Pour en avoir le coeur net, je décidai à téléphoner à Montserrat, la femme d'Henric. Elle et moi sommes suffisamment intimes pour que je lui confie mes soucis, il m'arrive même de lui poser certaines questions gênantes. Elle me comprit à demi-mot

« Olà ! Teresa, com vas ?

  - Coucou, Muntsa (c'est ainsi que je la surnomme), moi ça va bien, Raph' un peu moins, à son sujet il y a quelque chose que je voudrais te demander...

  - Tout ce que tu veux, Té', si je puis te répondre !

  - Raph' et moi, nous devions partir à Majorque au mois d'août....

  - Veinards ! Eh bien, allez-y si le coeur vous en dit ! Qu'est-ce qui vous en empêche ?

  - Mon mari me dit qu'il ne peut pas s'absenter, qu'Henric ne peut se passer de lui pour mener l'enquête publique à Castellvi.

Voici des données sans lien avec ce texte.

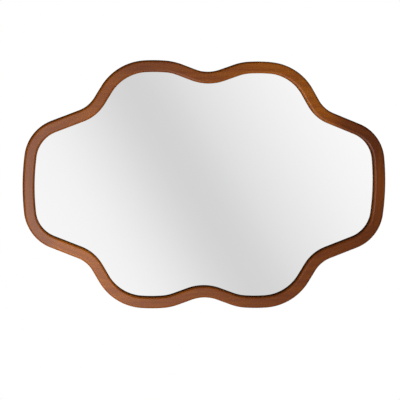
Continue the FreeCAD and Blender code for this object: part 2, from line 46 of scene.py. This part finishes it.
# Where each grain mask starts and ends in its noise, and how far fibres rise and pores sink.
BAND_SPAN: Spot = (0.28, 0.72)
FIBRE_SPAN: Spot = (0.25, 0.75)
PORE_SPAN: Spot = (0.60, 0.72)
FIBRE_RISE = 0.45
PORE_SINK = 0.6

# How much finer grit is than cloud in the speckle, and where both start and end in their noise.
GRIT_FINENESS = 7.0
SPECKLE_SPAN: Spot = (0.3, 0.7)


# ---------------------------------------------------------------- node helpers


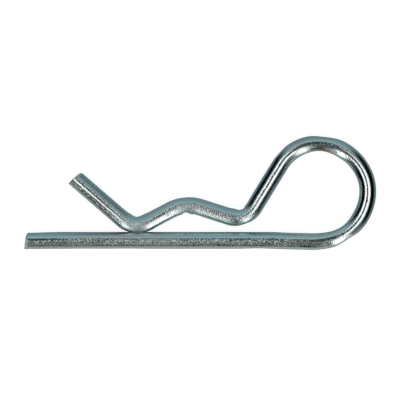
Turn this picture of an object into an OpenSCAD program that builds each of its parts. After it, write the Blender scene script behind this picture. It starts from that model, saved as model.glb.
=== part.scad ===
// Hitch R clip: one length of round spring wire, cold bent in one plane and zinc plated.
//
// The clip lies on the XY plane. Its straight leg runs along X, with the cut end at -X, and goes
// through the cross hole of a hitch pin. The wire turns back in a round loop, which is the spring,
// and comes home over the leg as a waved arm that snaps over the outside of that pin.
//
// The wire is followed as a bender makes it: run straight, bend, run straight, bend. The heights
// of the waves above the leg are given, and the straight runs between them are worked out from
// those heights, so the arm still meets the leg when a radius or a slope is changed.

/* [Wire] */
// Diameter of the wire
wire_d = 4; // [2.5:0.1:5]

/* [Leg] */
// Straight leg, from its cut end to the first bend
leg_l = 57.6; // [50:0.1:75]
// Angle by which the leg dips below its own line before the loop
dip_a = 1.9; // [0.5:0.1:4]
// Centreline radius of the bend into the dip
dip_r = 47; // [20:1:80]
// Straight run from the dip to the loop
dip_l = 7.9; // [3:0.1:12]

/* [Loop] */
// Turn of the easy bend that leads into the loop
entry_a = 16.8; // [10:0.1:20]
// Centreline radius of that easy bend
entry_r = 18.3; // [14:0.1:40]
// Turn of the loop's lower quarter
lower_a = 78.8; // [70:0.1:85]
// Centreline radius of the loop's lower quarter
lower_r = 11.7; // [10:0.1:14]
// Turn of the loop's tight nose
nose_a = 20.4; // [15:0.1:35]
// Centreline radius of the nose
nose_r = 9.7; // [8:0.1:12]
// Turn of the loop's upper part
upper_a = 60.4; // [50:0.1:68]
// Centreline radius of the loop's upper part
upper_r = 12.2; // [10:0.1:14]
// Centreline radius of the last bend, which turns down into the shoulder
shoulder_r = 10.4; // [9:0.1:12]

/* [Arm] */
// Slope of the shoulder, down to the leg
shoulder_a = 58.6; // [50:0.1:65]
// Gap between the leg and the trough next to the loop
throat_gap = 1.4; // [0.6:0.1:3]
// Centreline radius of that trough
throat_r = 5.2; // [4.5:0.1:7]
// Slope of the hump on the loop's side
climb_a = 17.8; // [14:0.1:25]
// Gap between the leg and the top of the hump, where half of the hitch pin sits
grip_gap = 4.3; // [3.8:0.1:8]
// Centreline radius of the hump
hump_r = 8.8; // [7:0.1:11]
// Slope of the hump on the free end's side
fall_a = 28.9; // [22:0.1:35]
// Running gap where the arm rests on the leg
rest_gap = 0.1; // [0.05:0.01:0.3]
// How deep the arm is pressed flat where it rests on the leg
rest_flat = 0.38; // [0.1:0.01:0.6]
// Centreline radius of the trough that rests on the leg
rest_r = 5.5; // [4.5:0.1:8]
// Slope of the free arm
arm_a = 40.8; // [32:0.1:50]
// Straight free arm, from the last bend to its cut end
arm_l = 15; // [9:0.1:20]

/* [Tool marks] */
// How deep the outside of the loop is pressed flat, at two places
press_flat = 0.42; // [0.1:0.01:0.6]
// How deep the inside of the loop is pressed, opposite those flats
press_bite = 0.3; // [0.1:0.01:0.5]
// Radius of the round tool that presses the inside of the loop
press_r = 7; // [5:0.1:7.5]
// Direction of the wire at the loop's lower flat
low_press_h = 32; // [25:1:80]
// Direction of the wire at the loop's upper flat
high_press_h = 174; // [150:1:185]
// Radius of the pins that form the arm's three bends
former_r = 2; // [1.5:0.1:2.3]
// How deep those pins bite into the throat and the hump
former_bite = 0.33; // [0.1:0.01:0.5]
// How deep the last pin bites above the trough that rests on the leg
rest_bite = 0.17; // [0.05:0.01:0.4]

/* [Cut ends] */
// How far the shear left the leg's end off square
leg_slant = 7; // [0:0.1:15]
// How far the shear left the arm's end off square
arm_slant = 5; // [0:0.1:15]
// Radius of the corner that the shear rolled over
roll_r = 0.8; // [0.2:0.05:1]

/* [Hidden] */
$fn = 64;
wire_r = wire_d / 2;

// Every second piece of the path is slimmer by seam and longer by bury at each end, so that its
// ends lie inside its neighbours and the pieces join into one wire
seam = 0.01;
bury = 0.1;
// How far a cutter reaches past what it cuts
past = 1;

// Heights of the arm's centreline above the leg's
throat_y = wire_d + throat_gap;
crest_y = wire_d + grip_gap;
rest_y = wire_d + rest_gap - rest_flat;

// A piece of the path is a straight run, or a bend with its radius and its turn, left positive
function run(l) = [l, 0, 0];
function bend(r, turn) = [0, r, turn];

// A pose is a point and the wire's direction there. A piece leads from its pose to the next one.
function left_of(h) = [-sin(h), cos(h)];
function to_centre(piece, h) = (piece[2] < 0 ? -1 : 1) * piece[1] * left_of(h);
function bend_point(pose, piece, h) = [pose[0], pose[1]] + to_centre(piece, pose[2]) - to_centre(piece, h);
function run_point(pose, l) = [pose[0] + l * cos(pose[2]), pose[1] + l * sin(pose[2])];
function next_pose(pose, piece) =
    let (
        h = pose[2] + piece[2],
        p = piece[2] == 0 ? run_point(pose, piece[0]) : bend_point(pose, piece, h)
    )
    [p[0], p[1], h];
function pose_at(pieces, i) = i == 0 ? [0, 0, 0] : next_pose(pose_at(pieces, i - 1), pieces[i - 1]);

// The leg and the loop, up to where the shoulder starts down
LOOP = [
    run(leg_l),
    bend(dip_r, -dip_a),
    run(dip_l),
    bend(entry_r, entry_a),
    bend(lower_r, lower_a),
    bend(nose_r, nose_a),
    bend(upper_r, upper_a),
    bend(shoulder_r, 180 + shoulder_a + dip_a - entry_a - lower_a - nose_a - upper_a)
];

// A sloping run drops by what the bends at its ends leave over
function drop(r, slope) = r * (1 - cos(slope));
shoulder_y = pose_at(LOOP, len(LOOP))[1];
shoulder_l = (shoulder_y - throat_y - drop(throat_r, shoulder_a)) / sin(shoulder_a);
climb_l = (crest_y - throat_y - drop(throat_r + hump_r, climb_a)) / sin(climb_a);
fall_l = (crest_y - rest_y - drop(hump_r + rest_r, fall_a)) / sin(fall_a);

// The arm, from the shoulder to the free end
ARM = [
    run(shoulder_l),
    bend(throat_r, -shoulder_a - climb_a),
    run(climb_l),
    bend(hump_r, climb_a + fall_a),
    run(fall_l),
    bend(rest_r, -fall_a - arm_a),
    run(arm_l)
];

PATH = concat(LOOP, ARM);
POSES = [for (i = [0:len(PATH)]) pose_at(PATH, i)];
LAST = len(PATH) - 1;
THROAT = len(LOOP) + 1;
HUMP = THROAT + 2;
REST = HUMP + 2;

// The loop's bend in which the wire runs in direction h, and the point where it does
function turns_through(i, h) = PATH[i][2] > 0 && POSES[i][2] <= h && h < POSES[i + 1][2];
function loop_bend(h) = [for (i = [0:len(LOOP) - 1]) if (turns_through(i, h)) i][0];
function loop_point(h) = let (i = loop_bend(h)) bend_point(POSES[i], PATH[i], h);
function half_way(i) = (POSES[i][2] + POSES[i + 1][2]) / 2;

// The middle of the clip's outline, which becomes the origin
mid_x = (loop_point(90)[0] + wire_r - wire_r * tan(leg_slant)) / 2;
mid_y = (loop_point(180)[1] + loop_point(0)[1]) / 2;

// Sets its children on the wire, with +X along it and +Y towards the inside of its bend
module on_wire(p, h, turn) {
    translate([p[0], p[1], 0]) rotate([0, 0, h]) mirror([0, turn < 0 ? 1 : 0, 0]) children();
}

module on_bend(i, h) {
    on_wire(bend_point(POSES[i], PATH[i], h), h, PATH[i][2]) children();
}

module straight_tube(r, l, before, after) {
    translate([-before, 0, 0]) rotate([0, 90, 0]) cylinder(r = r, h = before + l + after);
}

module bent_tube(r, bend_r, turn, over) {
    over_a = over / bend_r * 180 / PI;
    translate([0, bend_r, 0])
        rotate([0, 0, -90 - over_a])
            rotate_extrude(angle = turn + 2 * over_a) translate([bend_r, 0]) circle(r = r);
}

// The wire from one piece of the path to another. Its free ends are left long for the shear.
module stretch(first, last) {
    for (i = [first:last]) {
        slim = i % 2 == 1;
        r = slim ? wire_r - seam : wire_r;
        over = slim ? bury : 0;
        turn = PATH[i][2];
        on_wire(POSES[i], POSES[i][2], turn)
            if (turn == 0)
                straight_tube(r, PATH[i][0], i == 0 ? past : over, i == LAST ? past : over);
            else
                bent_tube(r, PATH[i][1], abs(turn), over);
    }
}

// What a flat tool takes off the outside of a bend
module flat_cut(bend_r, depth) {
    half = sqrt(2 * (bend_r + wire_r) * depth) + past;
    translate([-half, -wire_r - past, -wire_d]) cube([2 * half, past + depth, 2 * wire_d]);
}

// What a round tool takes off the inside of a bend
module round_cut(tool_r, depth) {
    translate([0, wire_r - depth + tool_r, -wire_d]) cylinder(r = tool_r, h = 2 * wire_d);
}

// What the press takes off the loop where the wire runs in direction h
module press_cut(h) {
    on_bend(loop_bend(h), h) {
        flat_cut(PATH[loop_bend(h)][1], press_flat);
        round_cut(press_r, press_bite);
    }
}

// What the shear takes off an end at x = 0. The cut leans away from +Y, where the corner is
// rolled over by a circle that reaches just past the cut and just past the wire.
module shear_cut(slant) {
    roll_in = 0.95 * roll_r;
    roll_y = wire_r - roll_in;
    roll_x = (roll_in + roll_y * sin(slant)) / cos(slant);
    rotate([0, 0, -slant])
        translate([-wire_d, -wire_d, -wire_d]) cube([wire_d, 2 * wire_d, 2 * wire_d]);
    translate([roll_x, roll_y, -wire_d])
        difference() {
            translate([-wire_d, 0, 0]) cube([wire_d, wire_d, 2 * wire_d]);
            translate([0, 0, -past]) cylinder(r = roll_r, h = 2 * (wire_d + past));
        }
}

module leg_and_loop() {
    difference() {
        stretch(0, len(LOOP));
        shear_cut(leg_slant);
        press_cut(low_press_h);
        press_cut(high_press_h);
    }
}

module waved_arm() {
    difference() {
        stretch(THROAT, LAST);
        on_bend(THROAT, half_way(THROAT)) round_cut(former_r, former_bite);
        on_bend(HUMP, half_way(HUMP)) round_cut(former_r, former_bite);
        on_bend(REST, half_way(REST)) round_cut(former_r, rest_bite);
        on_bend(REST, 180) flat_cut(rest_r, rest_flat);
        on_wire(POSES[LAST + 1], POSES[LAST + 1][2] + 180, 1) shear_cut(arm_slant);
    }
}

module r_clip() {
    color([0.76, 0.81, 0.84])
        translate([-mid_x, -mid_y, wire_r]) {
            leg_and_loop();
            waved_arm();
        }
}

r_clip();
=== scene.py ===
# %% [markdown]
# # A hitch R clip pin in bright zinc
#
# The clip is one piece of round spring wire, 4 mm thick and about 177 mm long before it is
# bent. A straight leg goes through the hole in a hitch pin. The wire then turns back in an
# open loop, comes down to a throat, climbs over a hump that grips the outside of the pin,
# rests on the leg and flares up into a short arm.
#
# This lesson loads the packed model first. Every size below is in metres and in the same
# frame, so the dressed wire takes the place of the plain one with no fitting.

# %% Load the packed clip
import math
from collections import namedtuple

import bmesh
import bpy
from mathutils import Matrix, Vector


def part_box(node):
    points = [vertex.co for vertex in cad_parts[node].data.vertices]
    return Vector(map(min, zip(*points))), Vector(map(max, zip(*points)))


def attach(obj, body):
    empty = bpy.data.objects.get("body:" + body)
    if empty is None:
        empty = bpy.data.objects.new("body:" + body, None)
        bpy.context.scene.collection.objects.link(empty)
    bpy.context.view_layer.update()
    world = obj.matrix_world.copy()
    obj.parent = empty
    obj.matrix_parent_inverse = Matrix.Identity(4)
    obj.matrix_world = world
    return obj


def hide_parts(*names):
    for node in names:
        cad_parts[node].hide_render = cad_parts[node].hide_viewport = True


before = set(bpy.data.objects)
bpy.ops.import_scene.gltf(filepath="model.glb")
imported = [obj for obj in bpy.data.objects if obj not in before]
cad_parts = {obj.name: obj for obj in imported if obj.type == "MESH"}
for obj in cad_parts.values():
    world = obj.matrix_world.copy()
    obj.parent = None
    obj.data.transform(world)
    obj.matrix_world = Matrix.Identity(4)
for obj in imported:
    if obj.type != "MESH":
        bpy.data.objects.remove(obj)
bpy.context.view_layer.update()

lowest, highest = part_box("r_clip")
print("clip as packed, in mm:", [round(1000 * (b - a), 2) for a, b in zip(lowest, highest)])

# %% [markdown]
# ## The bends
#
# A wire bender works from a list: feed so much wire, then turn so many degrees round a pin
# of a known size. The same list describes the finished clip, so the centre line is walked
# from it rather than drawn as a free curve. A free curve would need its handles nudged until
# each radius was right, while here every straight and every radius is a real number.

# %% The bending list
MM = 0.001
WIRE = 4 * MM
HALF = WIRE / 2

# A straight step feeds wire. A bend has a radius and turns by so many degrees, left positive.
Step = namedtuple("Step", "name feed radius turn")
bends = [
    Step("leg", 57.6 * MM, 0, 0),
    Step("dip", 0, 47 * MM, -1.9),
    Step("run in", 7.9 * MM, 0, 0),
    Step("entry", 0, 18.3 * MM, 16.8),
    Step("lower loop", 0, 11.7 * MM, 78.8),
    Step("nose", 0, 9.7 * MM, 20.4),
    Step("upper loop", 0, 12.2 * MM, 60.4),
    Step("loop heel", 0, 10.4 * MM, 64.1),
    Step("shoulder", 11.776 * MM, 0, 0),
    Step("throat", 0, 5.2 * MM, -76.4),
    Step("climb", 7.294 * MM, 0, 0),
    Step("hump", 0, 8.8 * MM, 46.7),
    Step("fall", 5.792 * MM, 0, 0),
    Step("rest", 0, 5.5 * MM, -69.7),
    Step("arm", 15 * MM, 0, 0),
]
print(len(bends), "steps in the bending list")


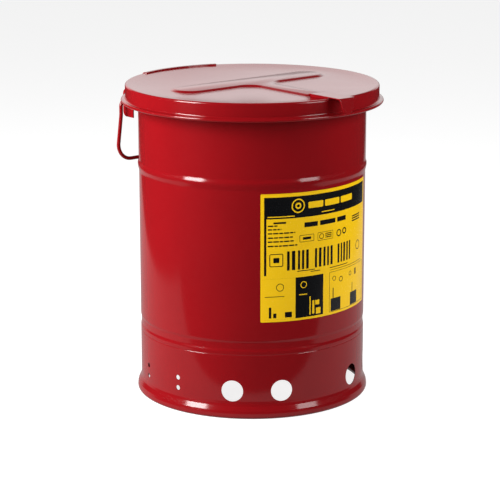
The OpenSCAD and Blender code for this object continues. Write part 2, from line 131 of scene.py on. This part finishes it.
def glossEnamel():                        # sprayed and baked enamel over pressed steel: deep colour, wet gloss
    material, tree = newMaterial("bakedGlossEnamelRed")
    place = addNode(tree, "ShaderNodeTexCoord").outputs["Object"]
    cloud = noiseOf(tree, place, enamelLook["cloudMm"], 3.0).outputs["Fac"]
    tone = addNode(tree, "ShaderNodeMix", {"Factor": cloud, 6: linearColour(enamelLook["colour"]),
                                           7: linearColour(enamelLook["darker"])}, data_type="RGBA")
    peel = noiseOf(tree, place, enamelLook["peelMm"], 1.0).outputs["Fac"]
    skin = addNode(tree, "ShaderNodeBump", {"Height": peel, "Strength": enamelLook["peelStrength"],
                                            "Distance": enamelLook["peelDepthMm"] * mm})
    shader = addNode(tree, "ShaderNodeBsdfPrincipled", {
        "Base Color": tone.outputs[2], "Roughness": spreadOver(tree, cloud, *enamelLook["roughness"]),
        "IOR": enamelLook["ior"], "Normal": skin.outputs["Normal"]})
    addNode(tree, "ShaderNodeOutputMaterial", {"Surface": shader.outputs["BSDF"]})
    return material


steelLook = {"colour": "#b9bbbe", "roughness": (0.22, 0.42), "grainMm": 2.0}


def drawnSteel():                         # cold-drawn bright wire: pale metal with fine lengthwise dulling
    material, tree = newMaterial("drawnSteelWire")
    place = addNode(tree, "ShaderNodeTexCoord").outputs["Object"]
    grain = noiseOf(tree, place, steelLook["grainMm"], 4.0).outputs["Fac"]
    shader = addNode(tree, "ShaderNodeBsdfPrincipled", {
        "Base Color": linearColour(steelLook["colour"]), "Metallic": 1.0,
        "Roughness": spreadOver(tree, grain, *steelLook["roughness"])})
    addNode(tree, "ShaderNodeOutputMaterial", {"Surface": shader.outputs["BSDF"]})
    return material


vinylLook = {"yellow": "#f0c000", "black": "#0b0c0e", "roughness": (0.22, 0.30), "fleckMm": 1.5,
             "fleck": (0.96, 1.04), "ior": 1.48}


def printedVinyl(name, colour):           # printed polyester film: even colour, a little flatter than the enamel
    material, tree = newMaterial(name)
    place = addNode(tree, "ShaderNodeTexCoord").outputs["Object"]
    fleck = noiseOf(tree, place, vinylLook["fleckMm"], 2.0).outputs["Fac"]
    tint = addNode(tree, "ShaderNodeHueSaturation", {
        "Color": linearColour(colour), "Value": spreadOver(tree, fleck, *vinylLook["fleck"])})
    shader = addNode(tree, "ShaderNodeBsdfPrincipled", {
        "Base Color": tint.outputs["Color"], "Roughness": spreadOver(tree, fleck, *vinylLook["roughness"]),
        "IOR": vinylLook["ior"]})
    addNode(tree, "ShaderNodeOutputMaterial", {"Surface": shader.outputs["BSDF"]})
    return material


enamel = glossEnamel()
steel = drawnSteel()
yellowFilm = printedVinyl("printedVinylYellow", vinylLook["yellow"])
blackInk = printedVinyl("printedInkBlack", vinylLook["black"])

steelNodes = {"rim_wire", "hem_wire", "hinge_rod", "rod_cap_left", "rod_cap_right"}
for name, node in nodes.items():          # every CAD node that stays gets its real finish
    finish = steel if name in steelNodes else enamel
    if not node.material_slots:
        node.data.materials.append(finish)
    for slot in node.material_slots:
        slot.material = finish
print("finishes on CAD nodes")


lidSize = {                               # one pressed sheet, spun, with the T raised in its flat middle
    "flatR": 148.5, "baseZ": 401.3, "rimInR": 159.0, "rimZ": 402.8, "edgeR": 2.5, "skirtR": 162.5,
    "neckR": 2.0, "hemCentre": (165.8, 382.05), "hemR": 2.1, "hemEnd": -195, "sheet": 0.7, "steps": 240,
    "barX": 121.5, "barFront": -19.6, "barBack": 32.6, "stemX": 18.0, "stemEnd": -128.5, "padUp": 2.6,
    "flankRun": 7.2, "flankSteps": 10, "flankRound": 0.45, "barCorner": 25.4, "inCorner": 16.4, "stemCorner": 9.0,
    "cornerSteps": 14, "bendSteps": 8, "hemSteps": 24, "merge": 0.001,
}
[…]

  - Non, mais là tu rêves, c'est quoi ce délire ? C'est vrai qu'il y a eu du grabuge au début du mois, mais à présent, tout est revenu dans l'ordre. À ce qu'on dit, Raph' a trouvé une stagiaire compétente, tout-à fait en mesure de suivre seule le dossier pendant quelques jours.

  - Une stagiaire ?

  - Quoi, tu n'es pas au courant ? Un vrai canon, ma chère ! On ne parle que d'elle, tous les mecs lui courent après, Ric' ne tarit pas d'éloges à son sujet. Il a même lâché quelque part qu'il aimerait l'avoir un jour pour assistante, quand elle aura ses diplômes. Quel toupet ! Je parie qu'il n'attend qu'une chose, ce cavaleur (tu le connais!), c'est que Raph' lui lâche enfin les baskets.

  - Ne m'en dis pas plus, Muntsa, j'ai tout compris.

  - Adiou, Té'.

Je venais de vivre un séisme. Quand je raccrochai le combiné, le monde avait changé pour moi. Vous raconter la suite ? Je n'en ai pas le courage. Nous sommes quand même partis avec notre enfant, mais ces vacances ont été les plus tristes de ma vie. Au sujet de Sol, Raph' a fini par tout m'avouer. Il éprouvait moins du remords que du dépit de la laisser aux mains d'Henric…. Il crevait de jalousie, mon homme, une punition bien méritée ! C'était sa première bêtise, je savais que j'allais lui pardonner.... Pour cette fois.

Il était loin le temps où, tels deux pigeons, nous nous aimions d'amour tendre.